"
As a matter of fact, not a single scrap of evidence, contemporary or
otherwise, exists to show that Shakspere, the householder of
Stratford-on-Avon, wrote the plays or anything else; indeed, the writer
thinks that he has conclusively proved that this child of illiterate
parents and father of an illiterate child was himself so illiterate that
he was never able to write so much as his own name. But Mr. Sidney Lee
seems prepared to accept _anything_ as "contemporary evidence," for on
pages 276-7 (1898 edition) of his "Life of Shakespeare" he writes
"Before 1623 an elaborate monument, by a London sculptor of Dutch birth,
Gerard Johnson, was erected to Shakespeare's memory in the chancel of
the parish church.
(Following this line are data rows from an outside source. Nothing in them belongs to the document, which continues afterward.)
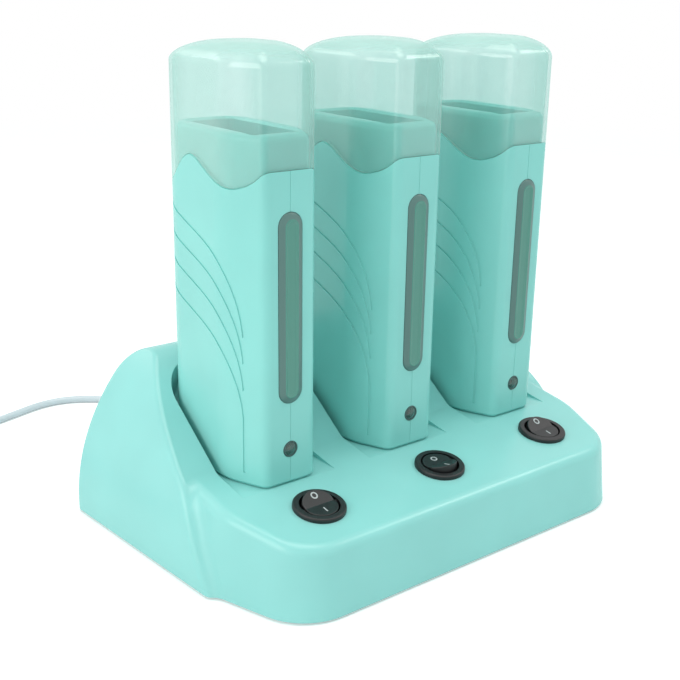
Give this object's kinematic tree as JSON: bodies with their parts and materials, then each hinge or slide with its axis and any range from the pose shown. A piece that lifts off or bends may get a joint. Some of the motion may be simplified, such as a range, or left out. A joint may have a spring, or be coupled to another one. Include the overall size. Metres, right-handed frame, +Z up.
{
  "type": "roll-on wax heater",
  "caption": "Desktop roll-on wax warmer: hand-held heaters with sight windows and frosted caps stand in a sloping charging base with round rocker switches and a mains cord.",
  "frame": {"origin": "on the table, under the middle of the base's footprint", "axes": "+X along the row of heaters, to the right seen from the front; -Y the front with the switches, +Y the rear with the cord; +Z up"},
  "size_m": [0.3402, 0.283, 0.2215],
  "materials": {
    "base_mint": "satin moulded ABS, mint",
    "casing_mint": "satin moulded polypropylene, mint",
    "cap_frosted": "frosted translucent polypropylene, pale mint",
    "window_smoked": "smoked clear polycarbonate",
    "indicator_dark": "dark tinted acrylic",
    "switch_charcoal": "satin nylon, charcoal",
    "heating_foil": "polyimide-covered heating strip",
    "steel_plated": "zinc-plated steel",
    "contact_brass": "turned brass",
    "board_green": "glass-epoxy board",
    "insulator_white": "moulded nylon",
    "foot_rubber": "soft rubber",
    "wire_grey": "PVC-insulated wire",
    "cord_grey": "PVC cord sheath, pale grey",
    "pin_nickel": "nickel-plated brass"
  },
  "bodies": {
    "base": {"base_top_shell": "base_mint", "base_bottom_cover": "base_mint", "rubber_feet": "foot_rubber", "base_screws": "steel_plated", "dock_block_1": "switch_charcoal", "dock_block_2": "switch_charcoal", "dock_block_3": "switch_charcoal", "dock_pins": "contact_brass", "terminal_block": "insulator_white", "internal_wiring": "wire_grey", "switch_housing_1": "switch_charcoal", "switch_housing_2": "switch_charcoal", "switch_housing_3": "switch_charcoal", "switch_terminals": "contact_brass", "strain_relief": "cord_grey", "power_cord": "cord_grey", "power_cord_coil": "cord_grey", "power_cord_tail": "cord_grey", "plug_body": "cord_grey", "plug_pins": "pin_nickel"},
    "rocker_1": {"rocker_1": "switch_charcoal"},
    "rocker_2": {"rocker_2": "switch_charcoal"},
    "rocker_3": {"rocker_3": "switch_charcoal"},
    "heater_1": {"heater_1_left_shell": "casing_mint", "heater_1_right_shell": "casing_mint", "heater_1_window": "window_smoked", "heater_1_indicator_lens": "indicator_dark", "heater_1_sleeve": "casing_mint", "heater_1_heating_strip": "heating_foil", "heater_1_thermostat": "steel_plated", "heater_1_indicator_board": "board_green", "heater_1_contact_socket": "insulator_white", "heater_1_contact_pads": "contact_brass", "heater_1_screw": "steel_plated"},
    "cap_1": {"heater_1_cap": "cap_frosted"},
    "heater_2": {"heater_2_left_shell": "casing_mint", "heater_2_right_shell": "casing_mint", "heater_2_window": "window_smoked", "heater_2_indicator_lens": "indicator_dark", "heater_2_sleeve": "casing_mint", "heater_2_heating_strip": "heating_foil", "heater_2_thermostat": "steel_plated", "heater_2_indicator_board": "board_green", "heater_2_contact_socket": "insulator_white", "heater_2_contact_pads": "contact_brass", "heater_2_screw": "steel_plated"},
    "cap_2": {"heater_2_cap": "cap_frosted"},
    "heater_3": {"heater_3_left_shell": "casing_mint", "heater_3_right_shell": "casing_mint", "heater_3_window": "window_smoked", "heater_3_indicator_lens": "indicator_dark", "heater_3_sleeve": "casing_mint", "heater_3_heating_strip": "heating_foil", "heater_3_thermostat": "steel_plated", "heater_3_indicator_board": "board_green", "heater_3_contact_socket": "insulator_white", "heater_3_contact_pads": "contact_brass", "heater_3_screw": "steel_plated"},
    "cap_3": {"heater_3_cap": "cap_frosted"}
  },
  "joints": [
    {"name": "rocker_1_tilt", "type": "hinge", "parent": "base", "child": "rocker_1", "pos_m": [-0.068, -0.0473, 0.03578], "axis": [1, 0, 0], "range_deg": [-22, 0]},
    {"name": "rocker_2_tilt", "type": "hinge", "parent": "base", "child": "rocker_2", "pos_m": [0, -0.0473, 0.03578], "axis": [1, 0, 0], "range_deg": [0, 22]},
    {"name": "rocker_3_tilt", "type": "hinge", "parent": "base", "child": "rocker_3", "pos_m": [0.068, -0.0473, 0.03578], "axis": [1, 0, 0], "range_deg": [-22, 0]},
    {"name": "heater_1_lift", "type": "slide", "parent": "base", "child": "heater_1", "axis": [0, 0, 1], "range_m": [0, 0.06]},
    {"name": "cap_1_lift", "type": "slide", "parent": "heater_1", "child": "cap_1", "axis": [0, 0, 1], "range_m": [0, 0.045]},
    {"name": "heater_2_lift", "type": "slide", "parent": "base", "child": "heater_2", "axis": [0, 0, 1], "range_m": [0, 0.06]},
    {"name": "cap_2_lift", "type": "slide", "parent": "heater_2", "child": "cap_2", "axis": [0, 0, 1], "range_m": [0, 0.045]},
    {"name": "heater_3_lift", "type": "slide", "parent": "base", "child": "heater_3", "axis": [0, 0, 1], "range_m": [0, 0.06]},
    {"name": "cap_3_lift", "type": "slide", "parent": "heater_3", "child": "cap_3", "axis": [0, 0, 1], "range_m": [0, 0.045]}
  ]
}
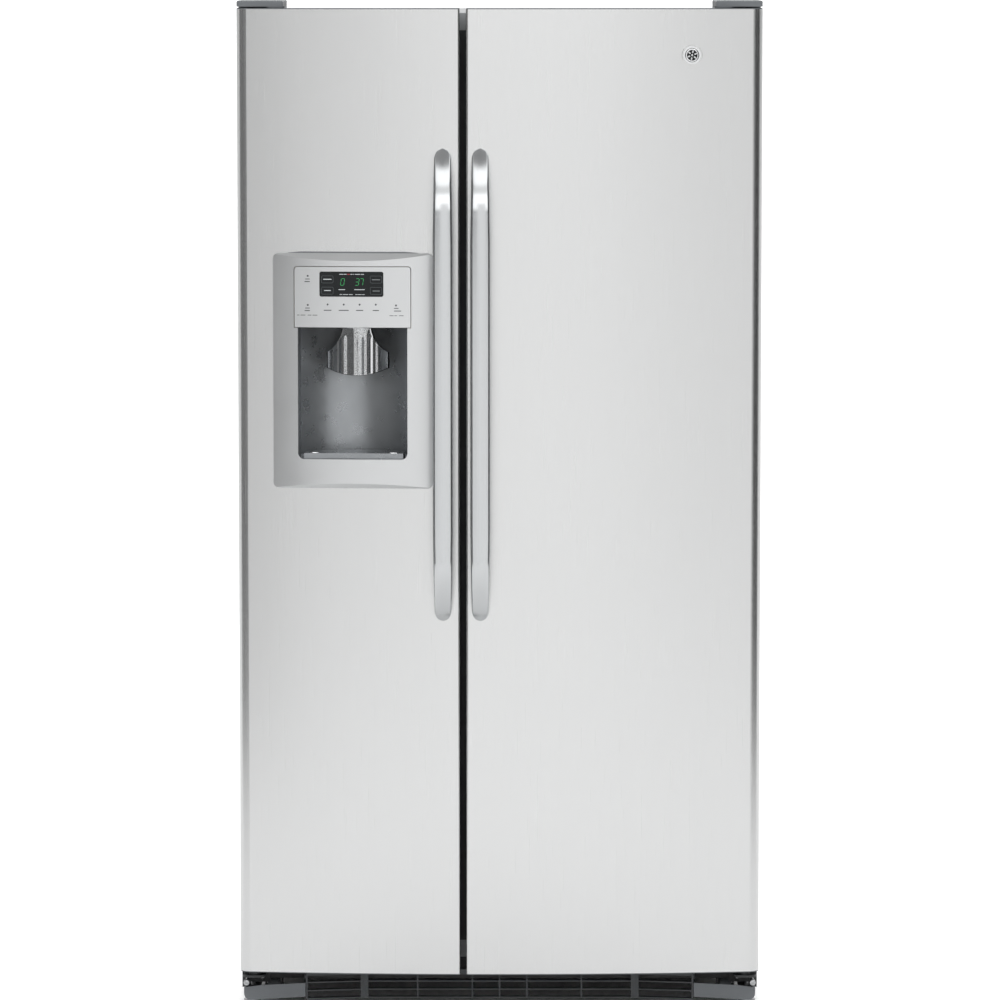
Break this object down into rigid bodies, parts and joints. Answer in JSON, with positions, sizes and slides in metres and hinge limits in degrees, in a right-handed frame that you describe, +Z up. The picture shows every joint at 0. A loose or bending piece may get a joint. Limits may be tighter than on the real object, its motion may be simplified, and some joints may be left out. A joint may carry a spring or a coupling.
{
  "type": "side by side refrigerator",
  "caption": "Tall side by side refrigerator with a bowed steel front, paired bar handles, and an ice and water dispenser in the freezer door.",
  "frame": {"origin": "on the floor under the middle of the overall box", "axes": "+Z up, the doors face -Y, +X to the right as seen from the front"},
  "size_m": [0.908, 0.89, 1.765],
  "materials": {
    "case_paint": "textured satin grey paint",
    "galvanised": "galvanised sheet",
    "foam": "rigid polyurethane foam",
    "liner_white": "semi-gloss vacuum-formed plastic",
    "black_steel": "satin black enamel",
    "grey_plastic": "moulded grey plastic",
    "zinc": "zinc plated",
    "black_plastic": "moulded black plastic",
    "fin_aluminium": "bare fins",
    "wire": "white coated steel wire",
    "shelf_glass": "tempered clear",
    "lens": "frosted",
    "clear_plastic": "clear",
    "stainless": "vertically brushed",
    "seal": "soft grey vinyl",
    "handle_steel": "satin, brushed along its length",
    "silver_plastic": "silver lacquer",
    "dark_silver": "dark silver lacquer",
    "black_gloss": "gloss black window",
    "bright_chrome": "polished"
  },
  "bodies": {
    "cabinet": {"cabinet_shell": "case_paint", "rear_panel": "galvanised", "insulation": "foam", "freezer_liner": "liner_white", "fresh_food_liner": "liner_white", "base_frame": "black_steel", "base_grille": "grey_plastic", "leg_covers": "grey_plastic", "door_hinges": "zinc", "hinge_covers": "grey_plastic", "machine_cover": "black_plastic", "compressor": "black_steel", "condenser_coil": "black_steel", "water_parts": "liner_white", "evaporator": "fin_aluminium", "air_ducts": "liner_white", "motors": "black_plastic", "icemaker": "liner_white", "freezer_shelves": "wire", "fresh_shelf_frames": "liner_white", "fresh_shelf_glass": "shelf_glass", "light_lenses": "lens"},
    "freezer_door": {"freezer_door_skin": "stainless", "freezer_door_foam": "foam", "freezer_door_liner": "liner_white", "freezer_door_caps": "grey_plastic", "freezer_door_gasket": "seal", "freezer_handle": "handle_steel", "freezer_door_bins": "clear_plastic", "dispenser_bezel": "silver_plastic", "dispenser_housing": "dark_silver", "control_panel": "silver_plastic", "display_window": "black_gloss", "ice_chute": "black_plastic"},
    "fresh_food_door": {"fresh_door_skin": "stainless", "fresh_door_foam": "foam", "fresh_door_liner": "liner_white", "fresh_door_caps": "grey_plastic", "fresh_door_gasket": "seal", "fresh_handle": "handle_steel", "fresh_door_bins": "clear_plastic", "badge": "bright_chrome"},
    "icemaker_arm": {"icemaker_arm": "wire"},
    "evaporator_fan": {"evaporator_fan": "black_plastic"},
    "condenser_fan": {"condenser_fan": "black_plastic"},
    "front_rollers": {"front_rollers": "grey_plastic"},
    "rear_rollers": {"rear_rollers": "grey_plastic"},
    "leveling_leg_left": {"leveling_leg_left": "zinc"},
    "leveling_leg_right": {"leveling_leg_right": "zinc"},
    "crisper_lower": {"crisper_lower": "clear_plastic"},
    "crisper_upper": {"crisper_upper": "clear_plastic"},
    "meat_drawer": {"meat_drawer": "clear_plastic"},
    "freezer_basket_lower": {"freezer_basket_lower": "liner_white"},
    "freezer_basket_upper": {"freezer_basket_upper": "liner_white"},
    "ice_bucket": {"ice_bucket": "clear_plastic"},
    "ice_auger": {"ice_auger": "wire"},
    "dispenser_cradle": {"dispenser_cradle": "bright_chrome"},
    "duct_flap": {"duct_flap": "black_plastic"},
    "drip_tray": {"drip_tray": "dark_silver"},
    "dairy_cover": {"dairy_cover": "clear_plastic"}
  },
  "joints": [
    {"name": "freezer_door_hinge", "type": "hinge", "parent": "cabinet", "child": "freezer_door", "pos_m": [-0.43, -0.33, 0.9], "axis": [0, 0, -1], "range_deg": [0, 125]},
    {"name": "fresh_food_door_hinge", "type": "hinge", "parent": "cabinet", "child": "fresh_food_door", "pos_m": [0.43, -0.33, 0.9], "axis": [0, 0, 1], "range_deg": [0, 125]},
    {"name": "cradle_push", "type": "hinge", "parent": "freezer_door", "child": "dispenser_cradle", "pos_m": [-0.25015, -0.33242, 1.22], "axis": [0.9976, -0.0686, 0], "range_deg": [0, 11], "stiffness_Nm_per_rad": 0.25, "springref_deg": -6.88},
    {"name": "duct_flap_swing", "type": "hinge", "parent": "freezer_door", "child": "duct_flap", "pos_m": [-0.25097, -0.34439, 1.3095], "axis": [-0.9976, 0.0686, 0], "range_deg": [0, 55]},
    {"name": "drip_tray_slide", "type": "slide", "parent": "freezer_door", "child": "drip_tray", "axis": [-0.0686, -0.9976, 0], "range_m": [0, 0.07]},
    {"name": "dairy_cover_lift", "type": "hinge", "parent": "fresh_food_door", "child": "dairy_cover", "pos_m": [0.2, -0.1763, 1.634], "axis": [1, 0, 0], "range_deg": [0, 80]},
    {"name": "crisper_lower_slide", "type": "slide", "parent": "cabinet", "child": "crisper_lower", "axis": [0, -1, 0], "range_m": [0, 0.04]},
    {"name": "crisper_upper_slide", "type": "slide", "parent": "cabinet", "child": "crisper_upper", "axis": [0, -1, 0], "range_m": [0, 0.04]},
    {"name": "meat_drawer_slide", "type": "slide", "parent": "cabinet", "child": "meat_drawer", "axis": [0, -1, 0], "range_m": [0, 0.04]},
    {"name": "freezer_basket_lower_slide", "type": "slide", "parent": "cabinet", "child": "freezer_basket_lower", "axis": [0, -1, 0], "range_m": [0, 0.04]},
    {"name": "freezer_basket_upper_slide", "type": "slide", "parent": "cabinet", "child": "freezer_basket_upper", "axis": [0, -1, 0], "range_m": [0, 0.04]},
    {"name": "ice_bucket_lift", "type": "slide", "parent": "cabinet", "child": "ice_bucket", "axis": [0, 0, 1], "range_m": [0, 0.025]},
    {"name": "ice_auger_turn", "type": "hinge", "parent": "ice_bucket", "child": "ice_auger", "pos_m": [-0.246, 0.1, 1.326], "axis": [0, 1, 0], "continuous": true},
    {"name": "icemaker_arm_swing", "type": "hinge", "parent": "cabinet", "child": "icemaker_arm", "pos_m": [-0.186, 0.1, 1.51], "axis": [0, -1, 0], "range_deg": [0, 60]},
    {"name": "evaporator_fan_spin", "type": "hinge", "parent": "cabinet", "child": "evaporator_fan", "pos_m": [-0.246, 0.352, 1.01], "axis": [0, 1, 0], "continuous": true},
    {"name": "condenser_fan_spin", "type": "hinge", "parent": "cabinet", "child": "condenser_fan", "pos_m": [-0.12, 0.322, 0.145], "axis": [1, 0, 0], "continuous": true},
    {"name": "front_roller_spin", "type": "hinge", "parent": "cabinet", "child": "front_rollers", "pos_m": [0, -0.225, 0.022], "axis": [1, 0, 0], "continuous": true},
    {"name": "rear_roller_spin", "type": "hinge", "parent": "cabinet", "child": "rear_rollers", "pos_m": [0, 0.4, 0.022], "axis": [1, 0, 0], "continuous": true},
    {"name": "leveling_leg_left_turn", "type": "hinge", "parent": "cabinet", "child": "leveling_leg_left", "pos_m": [-0.437, -0.268, 0.04], "axis": [0, 0, 1], "continuous": true},
    {"name": "leveling_leg_right_turn", "type": "hinge", "parent": "cabinet", "child": "leveling_leg_right", "pos_m": [0.437, -0.268, 0.04], "axis": [0, 0, 1], "continuous": true}
  ],
  "couplings": [
    {"joint": "duct_flap_swing", "follows": "cradle_push", "ratio": 5}
  ]
}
It includes a half-length bust, depicting the
dramatist on the point of writing. The fingers of the right hand are
disposed as if holding a pen, and under the left hand lies a quarto
sheet of paper."
As a matter of fact, the _present_ Stratford monument was not put up
till about one hundred and twenty years _after_ Shakspeare's death. The
original monument, see Plate 3 on Page 8, was a very different monument,
and the figure, as I have shewn in Plate 5, instead of holding a pen in
its hand, rests its two hands on a wool-sack or cushion.